Calzados


Una familia imponente, de estudios con doctorados, y habitante en viviendas de millón de euros según la tasación de la inmobiliaria más cercana, se tiraba una foto para subir a las redes sociales desde dentro de casa. En la misma, se aprecian a varias personas vestidas entre suficiente y bien, sin generar gestos violentos, aunque sí sonrisas varias, pero todos, absolutamente todos, en un denominador común llamativo, calzaban zapatos gruesos, botas –es invierno–, además de algunas zapatillas de deporte, con las que seguro venían de la calle, chapoteando sobre orinas de perros, cuando no encima de zurullos, además de sobre lapos, polvo, agua encharcada, y quién sabe si hasta esporas de ántrax y restos de semen, o incluso ante lo más benigno: un trozo de carne picada poco hecha y sazonada con kétchup hacendado.

 

Me llama la atención que en estos tiempos que corren, insobornablemente globalistas, donde un panameño y un asturiano, a la par de un neozelandés y un namibio, hablan de las mismas cosas (teleseries, noticias rimbombantes, goles, partes meteorológicos, videojuegos) y en el mismo instante, decía que me llama la atención que tras haber España más que adoptado a la quinoa peruana como ingrediente absoluto, cuando los fideos asiáticos pueblan nuestras dietas y ya hay más kombucha en muchas vidas excatólicas que orina humana, uno siga sin descalzarse al llegar a una casa, propia o ajena, dejando que los pelos de la alfombra reciban con los brazos abiertos las heces de Tobi, cuando el colmo del vicio ya es llegar al baño a orinar, calzado, y pisotear la alfombrilla húmeda que desde tiempos inmemoriales utiliza la familia propietaria o arrendada de la vivienda cuando salen de la ducha, todos bien mojaditos, aún sin mascarilla. 

 

Toda mi vida, por temporadas, he utilizado el producto químico fungusol. Porque entre mi ADN y esa manera arcaica de hacer deporte que asumía como la adecuada, cuando me retiraba el calzado, y sobre todo en verano, el olor a pies –en realidad a queso rancio y viejo– era entre concreto y sobresaliente.
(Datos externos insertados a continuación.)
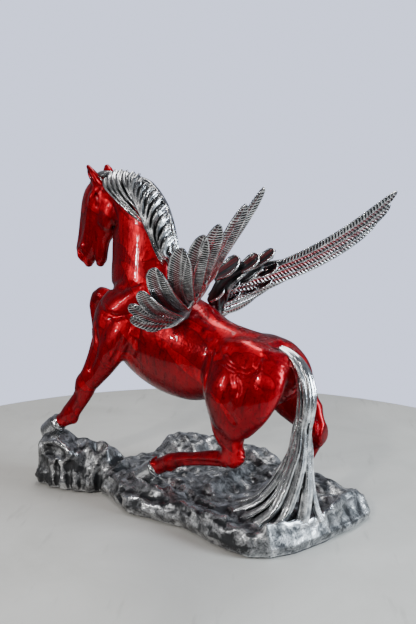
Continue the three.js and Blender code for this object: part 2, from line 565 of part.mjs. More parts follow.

Curiosamente desde que vivo en chanclas todo eso –polvos contra el olor y pies apestosos– pasó a la historia. Y creo que esa debe de ser la clave para que la sociedad española, educada y ahorradora, globalista y genuflexa, cometa el delito flagrante de meterse en casas con los zapatos puestos cuando ya ha debido observar que en otras culturas es, simplemente, sacrilegio. 

 

Sé que sonará extraño –les prometo que soy el antónimo del progre–, pero cuando voy a España y debo entrar a un hogar y en el mismo no me dejan descalzarme –literal–, me siento sucio pisando el suelo de esa casa familiar, tantas veces con niños que gatean o incluso chupan las esquinas. Y este descubrimiento, curiosamente, viene de Asia, no sé si de toda, pero sí de casi toda (Japón, China, Corea del Sur, Taiwán, Tailandia, Vietnam, Laos, Camboya, Bali…). Y si tanto nos gusta mimetizarnos de otras culturas, a veces con calzador y sólo ante patochadas, desconozco por qué aún no somos capaces de entender que meterse en casa con los zapatos con los que has estado pateando las calles, los mercados de abastos encharcados, o las gasolineras con restos de diésel, es una guarrada absoluta, por mucho que en nuestros registros aún no queramos entenderlo, y creamos que somos muy listos por meternos jengibre a presión y arroz integral por quintales, siempre asumiendo que los palillos son mejores que los cubiertos, cuando la clave está en aceptar que en asuntos como el que estoy narrando Asia nos saca siete cabezas de ventaja. 

 

O piénsenlo de otro modo: entrar a casa ajena calzado sería el equivalente, si la visita fuera sobre todo de índole sexual/amatorio, a hacerlo con dos venéreas sin tratar y cierto hedor inguinal. O eso, o vayan chupando por las calles las aceras para que, de una vez por todas, se den cuenta de que por mucho que a veces brillen –un saludo desde aquí a los servicios municipales de limpieza–, en las baldosas de tu barrio no se pueden comer sopas. Siquiera con hondas. Y por eso ahí mismo el gato orina y el perro defeca, cuando a veces es el propio humano el que homenajea a ambas mascotas accionado las dos salidas fisiológicas, como realizan sus mascotas favoritas, siempre vacunadas y bautizadas.